(EXERCISE):
Some lines in the listing below may include the string "finishes". How many are there? Give only the number.

(AVAILABLE RECORDS):

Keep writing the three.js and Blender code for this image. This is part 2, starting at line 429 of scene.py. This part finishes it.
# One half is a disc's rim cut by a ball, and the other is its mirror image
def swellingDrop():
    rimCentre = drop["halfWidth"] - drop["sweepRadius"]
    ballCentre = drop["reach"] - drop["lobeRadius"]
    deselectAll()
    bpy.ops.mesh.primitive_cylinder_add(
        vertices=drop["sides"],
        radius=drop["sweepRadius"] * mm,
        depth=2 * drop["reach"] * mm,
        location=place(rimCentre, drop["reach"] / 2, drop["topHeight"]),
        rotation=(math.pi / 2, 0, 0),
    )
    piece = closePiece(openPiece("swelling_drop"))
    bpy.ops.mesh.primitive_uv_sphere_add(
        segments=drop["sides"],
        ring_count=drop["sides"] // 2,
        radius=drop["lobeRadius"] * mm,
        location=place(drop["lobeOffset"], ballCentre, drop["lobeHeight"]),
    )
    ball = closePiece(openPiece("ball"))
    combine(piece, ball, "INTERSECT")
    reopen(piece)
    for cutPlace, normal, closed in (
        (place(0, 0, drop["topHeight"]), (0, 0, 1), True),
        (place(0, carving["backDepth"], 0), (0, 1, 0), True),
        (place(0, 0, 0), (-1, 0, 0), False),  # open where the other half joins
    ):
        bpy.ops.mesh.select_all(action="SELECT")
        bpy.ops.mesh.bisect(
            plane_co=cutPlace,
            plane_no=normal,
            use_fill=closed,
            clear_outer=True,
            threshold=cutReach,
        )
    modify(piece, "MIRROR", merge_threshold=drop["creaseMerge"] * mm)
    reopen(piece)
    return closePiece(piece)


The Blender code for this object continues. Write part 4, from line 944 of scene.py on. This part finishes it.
--
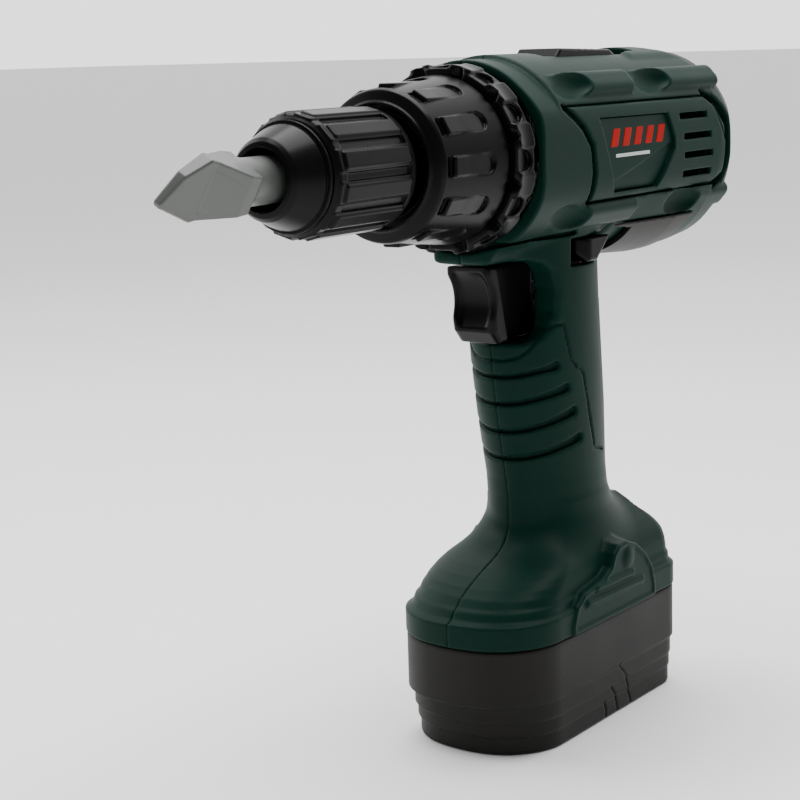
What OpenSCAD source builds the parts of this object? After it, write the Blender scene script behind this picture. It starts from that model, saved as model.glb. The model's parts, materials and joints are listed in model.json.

(RESPONSE FOR THIS EXERCISE):
2